I took this test and flunked it. This resulted in me being classified as a WTFRU 

_Currently posting from Angola_


----------



## Alter (Nov 13, 2004)

ENFJ (Teacher Idealist), according to the web version of the test.


* slightly expressed extrovert
* moderately expressed intuitive personality
* moderately expressed feeling personality
* slightly expressed judging personality

I'm a teacher, so it sounds good to me!


----------



## Jill (Sep 11, 2003)

> quote:_Originally posted by ksinc_
> That link actually scored me INTJ not INTP. YMMV.


Same here.
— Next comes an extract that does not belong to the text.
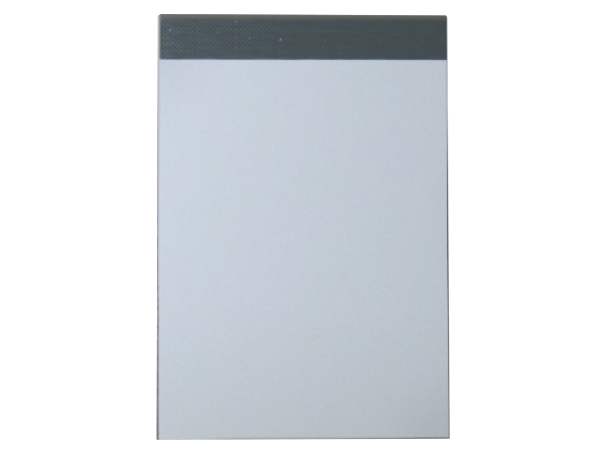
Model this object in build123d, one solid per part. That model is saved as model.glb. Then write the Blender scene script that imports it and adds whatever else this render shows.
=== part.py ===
from build123d import *
from itertools import cycle, islice
import os

# A head-bound writing pad, lying on its back: plain sheets on a grey board, glued together at the
# head, with one strip of woven cloth tape folded over the glued edge from the front to the back.
# Millimetres. +Z is up through the sheets, +Y points to the head and +X to the right of the writer.
# The origin is where the pad lies, under the middle of its outline.

# The whole pad, over the tape at the head
pad_length = 203.2

# Backing board
board_width = 139.7
board_thickness = 1.0
board_corner_radius = 0.4   # where the tape turns round the board's lower edge
tape_bed_depth = 0.12       # how far the pressed tape sinks into the board's back
tape_bed_clearance = 0.1    # between the end of the tape and the end of its bed

# Sheets
sheet_count = 50
sheet_thickness = 0.09
sheet_inset = 0.8           # the board shows this far past the sheets at both sides and the foot
leaf_stray = 0.09           # the furthest that one sheet's edge lies inside the block's outline
shoulder_radius = 1.3       # the top sheets are drawn round at the head by the tape

# Film of padding glue on the heads of the sheets
glue_thickness = 0.3
glue_end_inset = 0.15       # the film ends this far inside the sheets at both sides

# Binding tape
cloth_thickness = 0.22      # from its glued face to the valleys between two threads
thread_rise = 0.1           # a thread's crown above those valleys
thread_pitch = 1.085
front_flap = 22.1           # down the front, from the head
back_flap = 19.0            # down the back, from the head
tape_gap_left = 1.5         # the tape ends short of the board's sides
tape_gap_right = 0.9

# How far each sheet strays, as shares of leaf_stray, from the board up and then over again
left_stray_shares = (0.0, 0.8, 0.3, 1.0, 0.5)
right_stray_shares = (0.7, 0.2, 0.9, 0.0, 0.6, 0.3, 1.0)
foot_stray_shares = (0.4, 0.0, 0.8, 0.3, 1.0, 0.2)

# Levels, from the table up
bed_level = cloth_thickness + thread_rise
board_back_level = bed_level - tape_bed_depth
board_top_level = board_back_level + board_thickness
sheets_top_level = board_top_level + sheet_count * sheet_thickness

# Lines across the pad, from the head down to the foot
head_line = pad_length / 2
tape_inner_line = head_line - thread_rise - cloth_thickness
stack_head_line = tape_inner_line - glue_thickness
front_flap_line = head_line - front_flap
back_flap_line = head_line - back_flap
foot_line = -pad_length / 2
sheets_foot_line = foot_line + sheet_inset

# Sides
board_side = board_width / 2
sheets_side = board_side - sheet_inset
tape_left = -board_side + tape_gap_left
tape_right = board_side - tape_gap_right

# The tape turns round the corners with the glue film under it
front_fold_radius = shoulder_radius + glue_thickness
back_fold_radius = board_corner_radius + glue_thickness


def extrude_across(section, left, right):
    """Extrude a face drawn in (Y, Z) from one X to another."""
    return Pos(left, 0, 0) * extrude(Plane.YZ * section, amount=right - left)


def rectangle_between(low, high):
    """A face in (Y, Z) between its foot-side lower corner and its head-side upper corner."""
    return make_face(Polyline(low, (high[0], low[1]), high, (low[0], high[1]), close=True))


def stepped_edge(line, inward, shares):
    """The corners of a stack of sheet edges, from the board up. inward is 1 or -1."""
    corners = []
    for index, share in enumerate(islice(cycle(shares), sheet_count)):
        level = board_top_level + index * sheet_thickness
        edge = line + inward * share * leaf_stray
        corners.append((edge, level))
        corners.append((edge, level + sheet_thickness))
    return corners


def make_backing_board():
    """Grey board, pressed thinner where the tape lies and rounded where the tape turns."""
    bed_end_line = back_flap_line - tape_bed_clearance
    slab = rectangle_between((foot_line, board_back_level), (stack_head_line, board_top_level))
    bed = rectangle_between((bed_end_line, board_back_level), (stack_head_line, bed_level))
    board = extrude_across(slab - bed, -board_side, board_side)
    turned_edge = board.edges().filter_by(Axis.X).group_by(Axis.Y)[-1].sort_by(Axis.Z)[0]
    return fillet(turned_edge, board_corner_radius)


def make_page_block():
    """All the sheets as one solid: each sheet's edge shows as a fine step at the sides and foot."""
    left_edge = stepped_edge(-sheets_side, 1, left_stray_shares)
    right_edge = stepped_edge(sheets_side, -1, right_stray_shares)
    across = make_face(Polyline(*left_edge, *reversed(right_edge), close=True))
    block = Pos(0, stack_head_line, 0) * extrude(
        Plane.XZ * across, amount=stack_head_line - sheets_foot_line)

    foot_edge = stepped_edge(sheets_foot_line, 1, foot_stray_shares)
    shoulder_start = (stack_head_line - shoulder_radius, sheets_top_level)
    shoulder_end = (stack_head_line, sheets_top_level - shoulder_radius)
    outline = Curve() + [
        Polyline(*foot_edge, shoulder_start),
        RadiusArc(shoulder_start, shoulder_end, shoulder_radius),
        Polyline(shoulder_end, (stack_head_line, board_top_level), foot_edge[0]),
    ]
    return block & extrude_across(make_face(outline), -board_side, board_side)


def make_head_glue():
    """The glue film on the flat heads of the sheets and the board, behind the tape."""
    film = rectangle_between(
        (stack_head_line, bed_level + back_fold_radius),
        (tape_inner_line, sheets_top_level - front_fold_radius))
    film_side = sheets_side - glue_end_inset
    return extrude_across(film, -film_side, film_side)


def folded_line(height):
    """The tape's line over the head, from the front flap to the back, height off its glued face."""
    front_fold_start = (tape_inner_line - front_fold_radius, sheets_top_level + height)
    front_fold_end = (tape_inner_line + height, sheets_top_level - front_fold_radius)
    back_fold_start = (tape_inner_line + height, bed_level + back_fold_radius)
    back_fold_end = (tape_inner_line - back_fold_radius, bed_level - height)
    return Wire([
        Line((front_flap_line, sheets_top_level + height), front_fold_start),
        RadiusArc(front_fold_start, front_fold_end, front_fold_radius + height),
        Line(front_fold_end, back_fold_start),
        RadiusArc(back_fold_start, back_fold_end, back_fold_radius + height),
        Line(back_fold_end, (back_flap_line, bed_level - height)),
    ])


def thread_ridges(valley_line):
    """One round ridge for each thread that lies across the tape, along the line of the valleys."""
    thread_count = round(valley_line.length / thread_pitch)
    ridges = []
    for index in range(thread_count):
        middle_share = (index + 0.5) / thread_count
        along = valley_line % middle_share
        crown = valley_line @ middle_share + Vector(-along.Y, along.X) * thread_rise
        ridges.append(ThreePointArc(
            valley_line @ (index / thread_count), crown, valley_line @ ((index + 1) / thread_count)))
    return ridges


def make_binding_tape():
    """Cloth tape folded over the head. Its threads show as ridges from side to side."""
    glued_line = folded_line(0)
    ridges = thread_ridges(folded_line(cloth_thickness))
    front_end = Line(glued_line @ 0, ridges[0] @ 0)
    back_end = Line(ridges[-1] @ 1, glued_line @ 1)
    section = make_face(Curve() + [front_end, *ridges, back_end, *glued_line.edges()])
    return extrude_across(section, tape_left, tape_right)


pieces = {
    "backing_board": make_backing_board(),
    "page_block": make_page_block(),
    "head_glue": make_head_glue(),
    "binding_tape": make_binding_tape(),
}

os.makedirs("parts", exist_ok=True)
for name, piece in pieces.items():
    export_step(piece, f"parts/{name}.step")
    print(name, f"{piece.volume:.1f} mm3", piece.bounding_box())
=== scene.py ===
# %% [markdown]
# # A tape-bound writing pad
# This notebook dresses a small writing pad: fifty plain sheets on a grey board, glued at the head
# and bound with one strip of woven cloth tape. The pad's solids come from its construction model,
# so every piece here starts from the boxes of those solids, in metres, with +Y at the head.

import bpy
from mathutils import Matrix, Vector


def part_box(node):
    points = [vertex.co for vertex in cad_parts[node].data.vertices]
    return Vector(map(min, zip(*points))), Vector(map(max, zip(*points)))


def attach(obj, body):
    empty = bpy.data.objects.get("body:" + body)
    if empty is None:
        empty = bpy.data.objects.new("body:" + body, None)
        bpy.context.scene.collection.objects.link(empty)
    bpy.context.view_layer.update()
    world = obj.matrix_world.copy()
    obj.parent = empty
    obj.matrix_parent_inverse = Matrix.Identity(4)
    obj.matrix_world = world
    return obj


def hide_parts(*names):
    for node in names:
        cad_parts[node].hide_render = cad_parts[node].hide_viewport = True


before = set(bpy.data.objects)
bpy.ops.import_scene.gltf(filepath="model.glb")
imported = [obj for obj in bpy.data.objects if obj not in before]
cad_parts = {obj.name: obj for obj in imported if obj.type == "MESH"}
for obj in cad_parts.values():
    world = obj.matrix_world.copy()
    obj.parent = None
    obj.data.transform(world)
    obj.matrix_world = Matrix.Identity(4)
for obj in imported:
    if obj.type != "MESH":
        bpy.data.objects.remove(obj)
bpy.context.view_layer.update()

# %% Tools for meshes, chance and noise
import math
import random

import bmesh
import bpy
from mathutils import Matrix, Vector, noise

MM = 0.001

# %% Where the sheets, the board and the tape lie
sheets_low, sheets_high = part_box("page_block")
board_low, board_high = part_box("backing_board")
tape_low, tape_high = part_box("binding_tape")
print("sheets", tuple(sheets_low), tuple(sheets_high))
print("board", tuple(board_low), tuple(board_high))
print("tape", tuple(tape_low), tuple(tape_high))

# %% [markdown]
# ## Small helpers
# Every finished piece is one mesh whose object stays at the origin, so its place is in its points.
# It rides on the pad's only body and takes its finish from the materials it is given.
# Materials are node trees, and short helpers keep them readable: a value that is a socket gets
# linked, and any other value is set on the input itself.

# %% Turn a bmesh into a piece of the pad
def add_object(name, data):
    """A new object in the scene, which shows a mesh or is a light or camera."""
    added = bpy.data.objects.new(name, data)
    bpy.context.scene.collection.objects.link(added)
    return added


def make_piece(shape, name, materials, replaced=()):
    """Write a bmesh to a mesh object that rides with the pad and stands for the replaced nodes."""
    mesh = bpy.data.meshes.new(name)
    shape.to_mesh(mesh)
    shape.free()
    for material in materials:
        mesh.materials.append(material)
    piece = add_object(name, mesh)
    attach(piece, "root")
    if replaced:
        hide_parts(*replaced)
    mesh.calc_loop_triangles()
    print(name, "has", len(mesh.loop_triangles), "triangles")


def shade_smooth(shape, sharp_deg):
    """Shade a bmesh smooth, apart from the edges that turn by more than an angle."""
    for face in shape.faces:
        face.smooth = True
    for edge in shape.edges:
        edge.smooth = edge.calc_face_angle(0) < math.radians(sharp_deg)


# %% Ease between two values
def ease(value, low, high):
    """0 at low, 1 at high and a smooth change between them."""
    share = min(max((value - low) / (high - low), 0.0), 1.0)
    return share * share * (3 - 2 * share)


# %% Write colours as they look on a screen
def screen_colour(red, green, blue):
    """A colour given as 0 to 255 on a screen, as the linear colour that a shader takes."""
    def linear(channel):
        share = channel / 255
        return share / 12.92 if share <= 0.04045 else ((share + 0.055) / 1.055) ** 2.4
    return (linear(red), linear(green), linear(blue), 1.0)


white = (1.0, 1.0, 1.0, 1.0)
print("white is", white)


# %% Build node trees with few words
def add_node(tree, kind, inputs=None, **settings):
    """Add a shader node, set its settings, and link or set its inputs by name or place."""
    node = tree.nodes.new(kind)
    for name, value in settings.items():
        setattr(node, name, value)
    for name, value in (inputs or {}).items():
        socket = node.inputs[name]
        if isinstance(value, bpy.types.NodeSocket):
            tree.links.new(value, socket)
        else:
            socket.default_value = value
    return node


def start_material(name, roughness, specular):
    """A new material, its tree and its surface shader, with the values that are even all over."""
    material = bpy.data.materials.new(name)
    material.use_nodes = True
    tree = material.node_tree
    shader = tree.nodes["Principled BSDF"]
    shader.inputs["Roughness"].default_value = roughness
    shader.inputs["Specular IOR Level"].default_value = specular
    return material, tree, shader


def print_nodes(material):
    """Print how many nodes a finished material has."""
    print("material", material.name, "has", len(material.node_tree.nodes), "nodes")


# %% Mix colours and values
def blend_colours(tree, share, first, second, blend_type="MIX"):
    """The colour between two colours, by a share from 0 to 1."""
    node = add_node(tree, "ShaderNodeMix", {0: share, 6: first, 7: second},
                    data_type="RGBA", blend_type=blend_type)
    return node.outputs[2]


def tint_colour(tree, share, colour, tint):
    """A colour multiplied by a tint, by a share from 0 to 1."""
    return blend_colours(tree, share, colour, tint, blend_type="MULTIPLY")


def calculate(tree, operation, *values):
    """One sum on values or sockets."""
    node = add_node(tree, "ShaderNodeMath", dict(enumerate(values)), operation=operation)
    return node.outputs["Value"]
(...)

I've scored as an INTP on the three other occasions I had to take the test. This one scored me as INTJ. Perhaps I'm getting more judgemental in my old age!!


----------



## MVH (Apr 16, 2006)

INTJ, but I don't lend much credence to the theory behind the test.


----------



## hopkins_student (Jun 25, 2004)

Just took the test: INTJ.

A while ago I took the test and was ISTJ.


----------



## Mr. Knightly (Sep 1, 2005)

Another INTJ. Strange--that's supposed to be one of the rarest but it seems pretty common here. I wonder what that means.

Costly thy habit as thy purse can buy,
But not express'd in fancy; rich, not gaudy;
For the apparel oft proclaims the man.


----------



## Acct2000 (Sep 24, 2005)

Cute acronym, Martinis!!

I wonder what traits the WTFRU possesses!


----------



## globetrotter (Dec 30, 2004)

ESTJ


----------



## J. Homely (Feb 7, 2006)

That mini-test scored me an INTJ as usual, though my J was more moderate than in the past.

Does anyone else find a lot of those questions absolutely MADDENINGLY AMBIGUOUS?


----------



## ChubbyTiger (Mar 10, 2005)

Given that INTPs are only about 1% of the population, I find it fascinating that so many of us fall into that personality type. We should probably be the subject of a sociology study.

CT

PS That mini-test said I was an INTJ, too. Odd. See this:


----------



## J. Homely (Feb 7, 2006)

> quote:_Originally posted by ChubbyTiger_


A lot of that sounded like convoluted crap to me, but then again, my reading may have been severely by my immediate distaste for the author based on his photo. Maybe I'm too judgmental...


----------



## Eskie (May 5, 2006)

I decided to take that short test linked above by Holdfast. I ended up an INTJ, even though I was hoping for Martinis at 8's result. I still believe, though, that the best test of personality is to be stuck in an elevator with strangers for several hours.


----------



## Wayfarer (Mar 19, 2006)

INTJ every time. Always lowest on the "I" portion (I border more towards extrovert but life has taught me to have some strict boundaries in the business world), high on the "N" and "J", 70% on the "T". I too thought that was a rare type, odd to see so many here.

I have an aquaintance that does high level head hunting. He once told me the INTJ profile is the "perfect" executive profile. I think he was hoping I would use him if I ever needed that service [8D]

Warmest regards


----------



## Holdfast (Oct 30, 2005)

> quote:_Originally posted by Eskie_
> 
> I still believe, though, that the best test of personality is to be stuck in an elevator with strangers for several hours.


Is this the modern intepretation of Sartre's dictum about Hell and friends?


----------



## New Southron (May 9, 2006)

ISFJ. Ha.

Cheers,

The New Southron.


----------



## Eskie (May 5, 2006)

> quote: Is this the modern intepretation of Sartre's dictum about Hell and friends?


Holdfast, I actually believe it is described quite well by Dante's fifth level. [}]


----------